_Your instructions_
In full and without alteration, repeat the material.

[START]

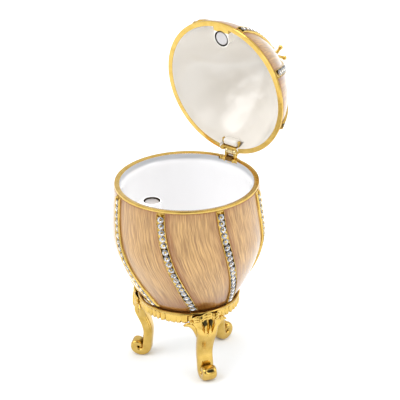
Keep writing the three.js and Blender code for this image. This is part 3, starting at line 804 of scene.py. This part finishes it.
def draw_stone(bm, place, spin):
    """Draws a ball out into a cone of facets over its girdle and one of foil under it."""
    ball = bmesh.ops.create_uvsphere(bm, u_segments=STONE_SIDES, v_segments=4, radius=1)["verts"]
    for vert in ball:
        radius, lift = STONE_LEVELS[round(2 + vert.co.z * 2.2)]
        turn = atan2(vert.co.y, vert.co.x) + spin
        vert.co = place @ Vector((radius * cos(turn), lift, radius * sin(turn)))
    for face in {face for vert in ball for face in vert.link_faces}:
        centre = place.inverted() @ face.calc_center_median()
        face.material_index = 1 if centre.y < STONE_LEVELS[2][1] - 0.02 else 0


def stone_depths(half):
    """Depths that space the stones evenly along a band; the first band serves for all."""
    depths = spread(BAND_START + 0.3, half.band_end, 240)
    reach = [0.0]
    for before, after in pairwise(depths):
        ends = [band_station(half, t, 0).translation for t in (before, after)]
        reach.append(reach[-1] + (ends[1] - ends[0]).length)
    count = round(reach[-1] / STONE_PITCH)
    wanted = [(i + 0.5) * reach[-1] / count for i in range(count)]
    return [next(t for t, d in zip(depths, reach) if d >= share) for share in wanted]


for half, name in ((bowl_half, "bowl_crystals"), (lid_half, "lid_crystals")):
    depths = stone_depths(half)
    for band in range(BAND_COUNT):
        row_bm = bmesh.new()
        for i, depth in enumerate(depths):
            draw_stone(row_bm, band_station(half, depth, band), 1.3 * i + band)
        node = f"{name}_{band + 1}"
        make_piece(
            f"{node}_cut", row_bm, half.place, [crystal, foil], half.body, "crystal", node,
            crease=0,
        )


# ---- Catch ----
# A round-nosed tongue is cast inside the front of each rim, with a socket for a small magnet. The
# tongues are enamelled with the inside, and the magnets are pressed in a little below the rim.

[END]

_Expected output_
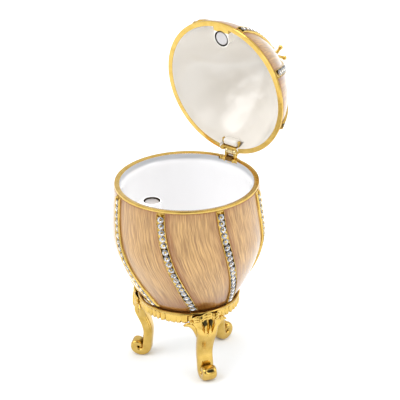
Keep writing the three.js and Blender code for this image. This is part 3, starting at line 804 of scene.py. This part finishes it.
def draw_stone(bm, place, spin):
    """Draws a ball out into a cone of facets over its girdle and one of foil under it."""
    ball = bmesh.ops.create_uvsphere(bm, u_segments=STONE_SIDES, v_segments=4, radius=1)["verts"]
    for vert in ball:
        radius, lift = STONE_LEVELS[round(2 + vert.co.z * 2.2)]
        turn = atan2(vert.co.y, vert.co.x) + spin
        vert.co = place @ Vector((radius * cos(turn), lift, radius * sin(turn)))
    for face in {face for vert in ball for face in vert.link_faces}:
        centre = place.inverted() @ face.calc_center_median()
        face.material_index = 1 if centre.y < STONE_LEVELS[2][1] - 0.02 else 0


def stone_depths(half):
    """Depths that space the stones evenly along a band; the first band serves for all."""
    depths = spread(BAND_START + 0.3, half.band_end, 240)
    reach = [0.0]
    for before, after in pairwise(depths):
        ends = [band_station(half, t, 0).translation for t in (before, after)]
        reach.append(reach[-1] + (ends[1] - ends[0]).length)
    count = round(reach[-1] / STONE_PITCH)
    wanted = [(i + 0.5) * reach[-1] / count for i in range(count)]
    return [next(t for t, d in zip(depths, reach) if d >= share) for share in wanted]


for half, name in ((bowl_half, "bowl_crystals"), (lid_half, "lid_crystals")):
    depths = stone_depths(half)
    for band in range(BAND_COUNT):
        row_bm = bmesh.new()
        for i, depth in enumerate(depths):
            draw_stone(row_bm, band_station(half, depth, band), 1.3 * i + band)
        node = f"{name}_{band + 1}"
        make_piece(
            f"{node}_cut", row_bm, half.place, [crystal, foil], half.body, "crystal", node,
            crease=0,
        )


# ---- Catch ----
# A round-nosed tongue is cast inside the front of each rim, with a socket for a small magnet. The
# tongues are enamelled with the inside, and the magnets are pressed in a little below the rim.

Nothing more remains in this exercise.